Vinu Abraham, the famous writer of novels, short stories and film scripts stands at par with Sunil P Ilayidom when it comes to the chance finding of visual creativity in his progeny during the days of lockdown. An outgoing type of person who spends a lot of time in listening to western contemporary music and thinks of becoming a music producer and arranger, Bhuvan Abraham Modayil suddenly found himself with brush and paint, confronting a wall. He kept aside his favorite sports such as football and badminton for a few days and kept working on the wall. A Commerce Graduate by education, by expectation Bhuvan must be painting some super flat image of a pop singer of his choice with bursting energy and inaudible sound. Instead he went into the making of an image that brought out a tender symbolic side in him, which again is filled with a primitive symbolism as we see in the Australian Aboriginal painters and the Gond Painters in India.


(Mural by Bbuvan Abraham Modayil)

Bhuvan also used to paint as a child. When he grew up, he left it along the way and picked up all the other traits that would define him as a young man, definitely unlike his father, who spends many hours in a restaurant in Trivandrum, either reading or imagining scenarios for his forthcoming film or short story or novel, over many cups of tea. Vinu Abraham likes paintings but never tried his hand at one. Nor has he goaded his son to pick up brush to become a painter though his son becoming a painter would have definitely made him proud. But like a modern father, Vinu let Bhuvan have his way and was surprised to see the artist in him manifesting as a mural painter rather than a painter in a notepad or canvas. Bhuvan's mother Suja, an award winning documentary film maker made his life much easier as she created a conducive environment for the artist to flourish. The painting has some meaning for the young man. And obviously the onlooker also should see it.
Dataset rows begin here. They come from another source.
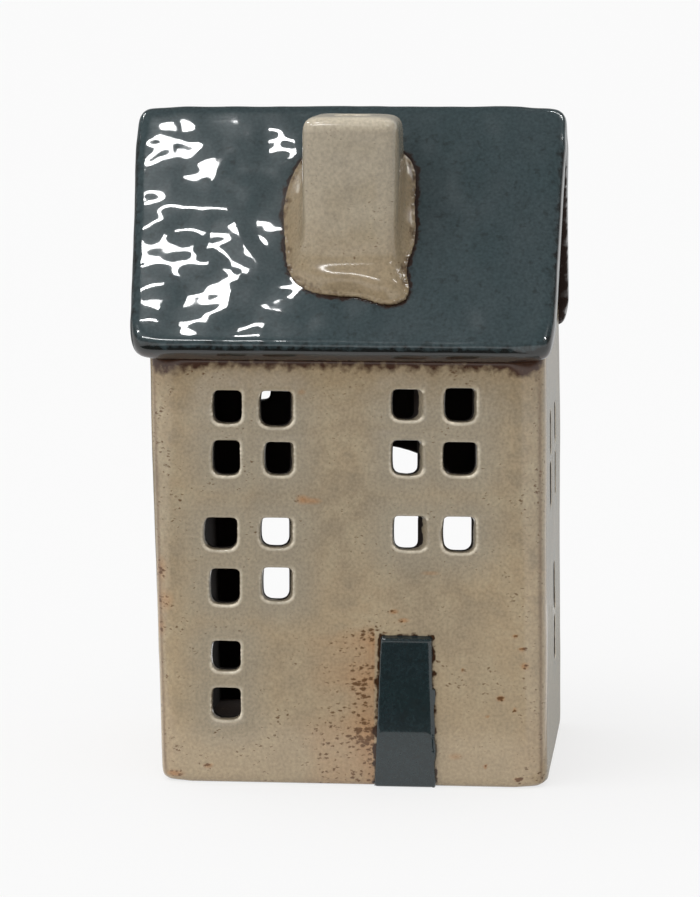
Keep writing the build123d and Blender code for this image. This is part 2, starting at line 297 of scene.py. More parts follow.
def apply_modifiers(piece):
    """Make a piece's modified mesh its own."""
    graph = bpy.context.evaluated_depsgraph_get()
    mesh = bpy.data.meshes.new_from_object(piece.evaluated_get(graph))
    piece.modifiers.clear()
    piece.data = mesh


def sponge(lump, passes, shares=None):
    """Wipe a lump's edges round, all over or by each vertex's share."""
    wipe = lump.modifiers.new("sponge", "SMOOTH")
    wipe.factor = 0.5
    wipe.iterations = passes
    if shares is not None:
        wiped = lump.vertex_groups.new(name="wiped")
        for number in np.flatnonzero(shares):
            wiped.add([int(number)], shares[number], "REPLACE")
        wipe.vertex_group = wiped.name
    apply_modifiers(lump)
    lump.vertex_groups.clear()


def soft_clay(name, nodes, grain, sponging):
    """The named CAD solids joined into one lump of clay, with every edge sponged round."""
    lump = mesh_object(name, merged(*nodes))
    knead = lump.modifiers.new("knead", "REMESH")
    knead.mode = "VOXEL"
    knead.voxel_size = grain
    knead.use_smooth_shade = True
    sponge(lump, sponging)
    return lump


def read_points(mesh, what):
    """The mesh's vertex places ("co") or normals ("normal") as an array of three columns."""
    values = np.empty(len(mesh.vertices) * 3, np.float32)
    mesh.vertices.foreach_get(what, values)
    return values.reshape(-1, 3).astype(float)


def press(mesh, pushes):
    """Push each vertex out along its normal, but never below the table."""
    pushed = read_points(mesh, "co") + read_points(mesh, "normal") * pushes[:, None]
    pushed[:, 2] = np.maximum(pushed[:, 2], 0)
    mesh.vertices.foreach_set("co", pushed.astype(np.float32).ravel())
    mesh.update()


def paint(mesh, **layers):
    """Keep named numbers on the mesh's vertices for its material to read."""
    for name, values in layers.items():
        layer = mesh.attributes.new(name, "FLOAT", "POINT")
        layer.data.foreach_set("value", np.broadcast_to(values, len(mesh.vertices)).astype(np.float32))


def swell(points, width, seed):
    """A smooth random height from -1 to 1 at each point, with hills about a width apart."""
    shift = Vector((seed, 2 * seed, 3 * seed))
    return np.array([noise.noise(Vector(point) / width + shift) for point in points])


def ease(values, start, end):
    """0 before start, 1 after end, and a smooth rise between them."""
    share = np.clip((values - start) / (end - start), 0, 1)
    return share * share * (3 - 2 * share)


def flat_face(node, direction):
    """The middle and normal of a CAD node's largest face that looks in a direction."""
    shape = merged(node)
    looking = [face for face in shape.faces if face.normal.dot(direction) > same_way]
    largest = max(looking, key=lambda face: face.calc_area())
    found = largest.calc_center_median(), largest.normal.copy()
    shape.free()
    return found


def depths_behind(points, planes):
    """How deep each point lies behind the outer planes, nearest plane first."""
    depths = [-(points - np.array(middle)) @ np.array(normal) for middle, normal in planes]
    return np.sort(depths, axis=0)


def edge_marks(node, wanted):
    """Closely set marks along a CAD node's wanted edges."""
    shape = merged(node)
    marks = []
    for edge in filter(wanted, shape.edges):
        start, end = (vert.co for vert in edge.verts)
        steps = math.ceil((end - start).length / mark_step)
        marks += [start.lerp(end, step / steps) for step in range(steps + 1)]
    shape.free()
    return marks


def to_nearest(points, marks):
    """The way from each point to the nearest mark, and how long it is."""
    tree = kdtree.KDTree(len(marks))
    for number, mark in enumerate(marks):
        tree.insert(mark, number)
    tree.balance()
    ways = np.array([tree.find(point)[0] for point in points]) - points
    return ways, np.linalg.norm(ways, axis=1)


gable_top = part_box("right_gable_wall")[1].z
front_low, front_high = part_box("front_wall")


def wall_top(y):
    """The height of the roof's underside at a distance from the ridge line."""
    return gable_top - abs(y) * math.tan(roof_pitch)


def rim_marks(node, facing):
    """Marks along every edge where a wall's outer face turns into a hole."""
    reach = front_high.x if facing.y else -front_low.y

    def is_rim(edge):
        """Whether the edge lies between the outer face and a hole, and not on the wall's outline."""
        turns = [face.normal.dot(facing) for face in edge.link_faces]
        corner = edge.verts[0].co
        along = abs(corner.x * facing.y) + abs(corner.y * facing.x)
        return (
            max(turns) > same_way and min(turns) < hole_turn and along < reach - touching
            and 2 * touching < corner.z < wall_top(corner.y) - hidden_top
        )

    return edge_marks(node, is_rim)


def cut_from(lump, name, planes):
    """A new piece: the lump's part behind all the planes, closed, with the lump's own shading."""
    shape = bmesh.new()
    shape.from_mesh(lump.data)
    shade = shape.verts.layers.float_vector.new("lump_normal")
    for vert in shape.verts:
        vert[shade] = vert.normal
    for middle, normal in planes:
        cut = bmesh.ops.bisect_plane(
            shape, geom=shape.verts[:] + shape.edges[:] + shape.faces[:], dist=touching,
            plane_co=middle, plane_no=normal, clear_outer=True,
        )
        rim = [part for part in cut["geom_cut"] if isinstance(part, bmesh.types.BMEdge)]
        bmesh.ops.edgeloop_fill(shape, edges=rim)
    normals = [vert[shade].normalized() for vert in shape.verts]
    shape.verts.layers.float_vector.remove(shade)
    piece = mesh_object(name, shape)
    piece.data.normals_split_custom_set_from_vertices(normals)
    return piece


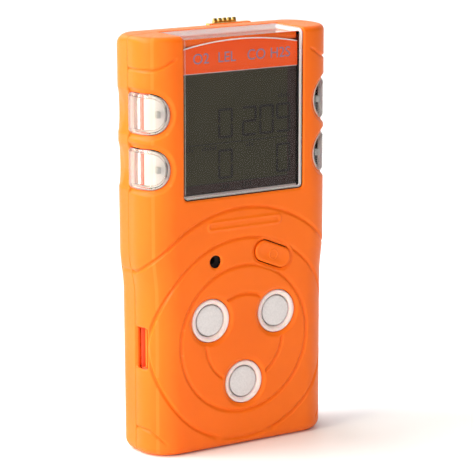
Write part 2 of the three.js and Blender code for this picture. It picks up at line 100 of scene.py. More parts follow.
SENSORS = ("left", "right", "lower")
PORTS = {name: centre(f"port_seal_{name}") for name in SENSORS}
KEY = centre("power_key")
SOUNDER = centre("sounder")
LENS_HEIGHTS = [centre(f"alarm_lens_left_{level}")[2] for level in ("upper", "lower")]
SCREWS = [centre(f"case_screw_{k}") for k in (1, 2, 3, 4)]
CONTACTS = [centre(f"charge_contact_{side}") for side in ("left", "right")]
CLIP_SCREW = centre("clip_screw")
LATCH = {"y": (-5.9, -1.6), "z": (25.0, 36.8)}
LATCH_FLOOR_X = 26.0
LATCH_MOUTH_X = 28.6
LATCH_WALL = 0.6
SLIT = 0.05  # between the pieces that line a latch pocket

KEY_LENGTH = 12.4
KEY_WIDTH = 6.0
FILTER_RADIUS = 4.36
SOUNDER_RADIUS = 1.8
SCREW_HOLE = 2.3
CONTACT_HOLE = 1.8
BOSS_RADIUS = 9.0
CLEARANCE = 0.25
# Flat details, as low x, high x, low z and high z.
PLATE = (-17, 17, 21, 57)
PLATE_FRAME = (-20.5, 20.5, 17.5, 60.5)
PLAQUE = (-12.5, 12.5, 62.9, 66.1)
PLAQUE_INSET = (-11.7, 11.7, 63.7, 65.3)
BEYOND_TOP = 40  # the window opening runs out over the top edge
SIDE_LENGTH = 4.5  # of the flat side between the corner and the parting line
FAR = 1e3  # a distance that stands for no edge nearby


# ---------------- shading helpers

def smooth(a, b, x):
    t = np.clip((x - a) / (b - a), 0, 1)
    return t * t * (3 - 2 * t)


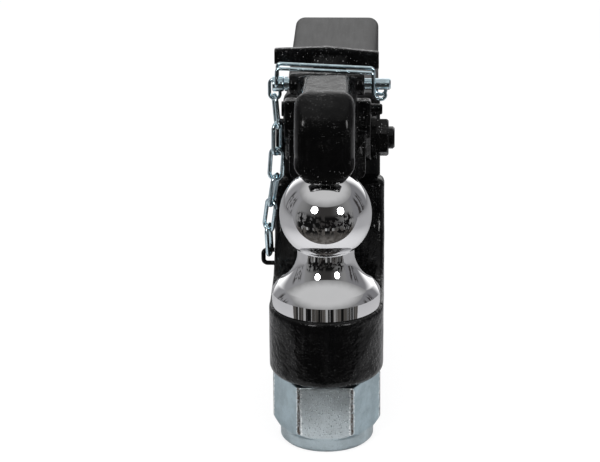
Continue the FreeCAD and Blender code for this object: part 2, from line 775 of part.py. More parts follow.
def bail_side(side):
    """Points of one half of the bail, from the pivot to its free end; side is -1 or 1."""
    cut = bail_corner_cut
    left, right = bail_left_corner, bail_right_corner
    points = [
        (left[0] - bail_lean, left[1] - cut), (left[0] + cut, left[1]),
        (right[0] - cut, right[1]), (right[0], right[1] - cut), bail_leg_bottom] + bail_curl
    y = lock_y + side * bail_half_spread
    return ([V(bail_pivot_x, lock_y + side * bail_pivot_spread, lock_z)]
            + [V(x, y, z) for x, z in points])


def make_bail():
    """Spring wire bail: two upright halves joined by the wire through the head."""
    halves = [wire_tube(bail_side(side), bail_wire_radius, False, V(0, 1, 0)) for side in (-1, 1)]
    reach = bail_pivot_spread + bail_wire_radius
    bridge = Part.makeCylinder(bail_wire_radius, 2 * reach, V(bail_pivot_x, lock_y - reach, lock_z),
                               V(0, 1, 0))
    return bridge.fuse(halves).removeSplitter()


def chain_points():
    """Line of the chain, from the pin's eye to the staple, bowed in towards the jaw."""
    seat = link_slack / 2 - link_seat_gap
    top = V(lock_head_left_x - eye_half_width + eye_overlap, lock_y,
            lock_z - eye_drop - eye_half_height + eye_wire_radius - seat)
    low = V(-arm_half_width - link_to_arm_gap - link_wire_radius, staple_y,
            staple_z + staple_half_height - staple_wire_radius + seat)
    bows = [(0, 0)] + chain_bow + [(0, 0)]
    return [top + (low - top) * (i / link_count) + V(dx, dy, 0) for i, (dx, dy) in enumerate(bows)]


def chain_link(start, end, twist):
    """One link, a flat oval whose two ends hook over the points of the chain's line."""
    along = end - start
    reach = along.Length / 2 + link_slack / 2 + link_wire_radius
    along.normalize()
    side = along.cross(V(0, 1, 0))
    side.normalize()
    side = FreeCAD.Rotation(along, twist).multVec(side)
    points = oval((start + end) * 0.5, along, side, reach, link_width / 2 - link_wire_radius)
    return wire_tube(points, link_wire_radius, True, along.cross(side))


def make_chain():
    """Chain of oval links from the lock pin's eye to the staple."""
    points = chain_points()
    links = [chain_link(a, b, twist) for a, b, twist in zip(points, points[1:], chain_twists)]
    return Part.makeCompound(links)


def make_chain_staple():
    """Staple welded to the arm's left side, which holds the chain's last link."""
    out = -arm_half_width - staple_reach
    bend = out + staple_corner_cut
    low, high = staple_z - staple_half_height, staple_z + staple_half_height
    points = [V(x, staple_y, z) for x, z in (
        (-arm_half_width, high), (bend, high), (out, high - staple_corner_cut),
        (out, low + staple_corner_cut), (bend, low), (-arm_half_width, low))]
    return wire_tube(points, staple_wire_radius, False, V(0, 1, 0))


PIECES = {
    "hitch_ball": make_hitch_ball,
    "ball_nut": make_ball_nut,
    "nut_insert": make_nut_insert,
    "hook_body": make_hook_body,
    "backing_plate": make_backing_plate,
    "shank": make_shank,
    "shank_weld": make_shank_weld,
    "upper_jaw": make_upper_jaw,
    "latch_lever": make_latch_lever,
    "latch_pin": make_latch_pin,
    "latch_spring": make_latch_spring,
    "jaw_bolt": make_jaw_bolt,
    "bolt_washer": make_bolt_washer,
    "bolt_nut": make_bolt_nut,
    "lock_pin": make_lock_pin,
    "pin_collar": make_pin_collar,
    "bail": make_bail,
    "chain": make_chain,
    "chain_staple": make_chain_staple,
}


def main():
    """Write one STEP file for each piece."""
    os.makedirs("parts", exist_ok=True)
    for name, make in PIECES.items():
        shape = make()
        print(f"{name}: {len(shape.Solids)} solid(s), valid {shape.isValid()}, "
              f"volume {shape.Volume:.0f}")
        shape.exportStep(f"parts/{name}.step")


main()
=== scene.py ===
"""Looks of the combination hitch, dressed over its fixed frame.

Frame: origin at the centre of the hitch ball, +X to the right seen from the
front, +Y to the rear along the shank, +Z up.  Everything is in metres.
"""

import json
import math

import bmesh
import bpy
import numpy as np
from mathutils import Matrix, Vector, noise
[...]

(Details of Bhuvan's work)

Through the aboriginal design and patterns, a cat masquerading as tiger or a tiger masquerading as a cat comes out with red eyes extending out of the contours of the face and a pair of ears jutting out of the top of the head. The curvy repetitive and colorful patterns give identifiable shapes to the frontal body of the beast whose head has an ornamental pattern that resembles a neo-tantric painting of Biren De. Also it has a pink pattern coming out of the head like a protruding crown. The tribal primitivism (that had come out of the erasure drawings of Rabindranath Tagore too) in a visual art sense has made the artist subconsciously turn the body of the tiger into a field (one could see that in Gond and Worli paintings) where a fantasy landscape is carefully painted. Bhuvan places the whole visual scenario against a black backdrop that generally in the primitive art practices manifest the unfathomable universe.


(Vinu Abraham)

Forced confinement takes people to their origins. They travel through their genetic ladders and reach to the places that otherwise they never thought existed. The Covid lockdown has made people creative and imaginative. The lack of sociality and the unresolved predicament of lockdown have made people innovate mediums and modes to reach out to the people not only in their vicinity but also them around the world. Some act, some sing, some write poems and a need for books in that sense has also increased. This is the new normal in creativity. One does not need a formal training to be an artist. Nor does one need a gallery to exhibit. He/she may be painting secretly, but it would definitely reach other places through new modes of communication. Like Janaki and Bhuvan there must be so many young people painting while in confinement, expressing their hitherto unknown fears, passions, desires, anxieties and hopes.

-JohnyML

(Sunil P Ilayidom and Vinu Abraham are two eminent personalities in the contemporary cultural scenario. They are my personal friends, a fact that gives me added pleasure to write about the creativity of their children. There must be so many young children in the world who have found out their artistic self while in confinement. I wish them all the best and hope to see those works at some point of time though that is too ambitious a thing to ask for.)